1st United States Minister to the Papal States
- In office November 19, 1849 – November 27, 1858
- President: Zachary Taylor Millard Fillmore Franklin Pierce James Buchanan
- Preceded by: Jacob L. Martin
- Succeeded by: John P. Stockton

Personal details
- Born: 1814
- Died: January 27, 1878 (aged 63–64) Paris, France
- Parents: Lewis Cass (father); Elizabeth Cass (mother);

= Lewis Cass Jr. =

American diplomat

Lewis Cass Jr. (1814 – January 27, 1878) was an American diplomat of the United States to the Papal States.

== Biography ==
Cass Jr. was born to Lewis Cass, Sr. and Elizabeth Cass in 1814. In March 1847 he was made a major in the dragoons. The following December, he was appointed acting inspector general to Brigadier General John E. Wool. His unit was disbanded in July 1848.

On December 12, 1848 President James K. Polk nominated Cass "...to be Chargé d'affaires of the United States to the Papal States, in the place of Jacob L. Martin, deceased". Having heard from the Committee on Foreign Relations on December 18, and after debate the next day, the senate voted to adjourn. Subsequent motions to table the matter or postpone it indefinitely were defeated. The nomination finally passed on January 4, 1849.

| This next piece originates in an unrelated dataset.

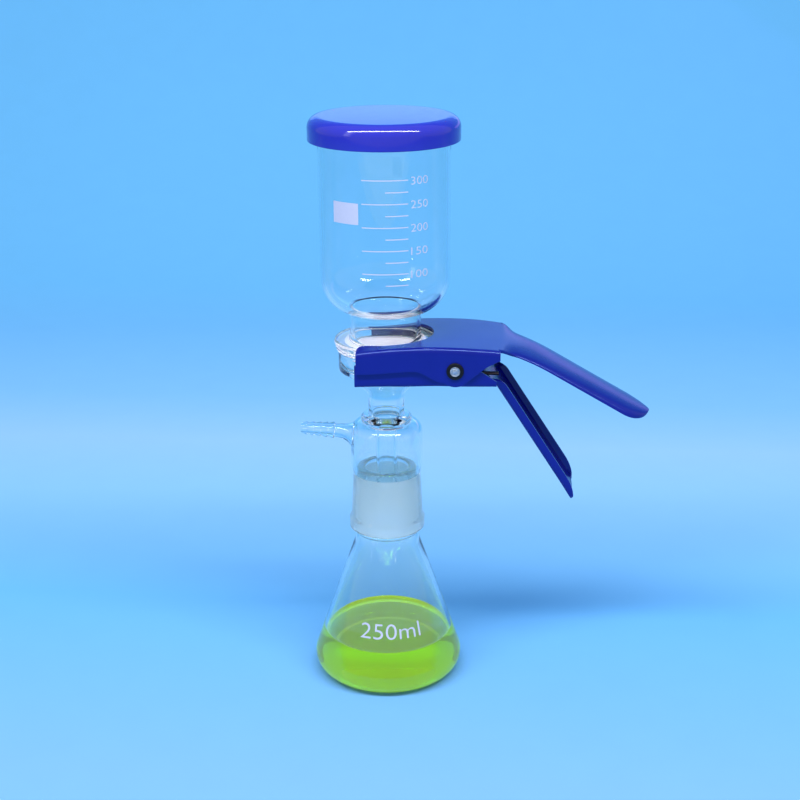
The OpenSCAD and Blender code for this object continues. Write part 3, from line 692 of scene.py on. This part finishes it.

Cass began serving as the second Chargé d'affaires to the Papal States in 1849, a year after his father's candidacy for the presidency; He succeeded Jacob L. Martin, who died in Rome in August 1848.

Cass held the position until his promotion to the newly created title of Minister resident in 1854. He would remain the U.S. representative to the Papal States until 1858. On February 25, 1856, he was nominated to serve as Envoy Extraordinary and Minister Plenipotentiary to the Holy See, but the nomination was withdrawn.

During his service, Cass was forced to deal with the revolutionary Roman Republic of 1849, which saw Pope Pius IX fleeing Rome. Then Secretary of State James Buchanan would instruct him to hold off from approaching either the Holy See or the revolutionary government and instead help the U.S. to determine to whom it should send him as representative. He would also be contacted by Cardinal Antonelli to discuss the mission of then Archbishop Bedini to examine the status of the Catholic Church in the United States. His role during the revolution and handling of archbishop Bedini, would eventually earn him criticism domestically, especially from Catholic Americans.

Cass Jr. would die in Paris on January 27, 1878, without any children. A porcelain breakfast set formerly belonging to Napoleon Bonaparte, and gifted to Cass by the Emperor's nephew, Charles Lucien Bonaparte, Prince de Canino, later came into the possession of Cass's nephew, Augustus Cass Canfield.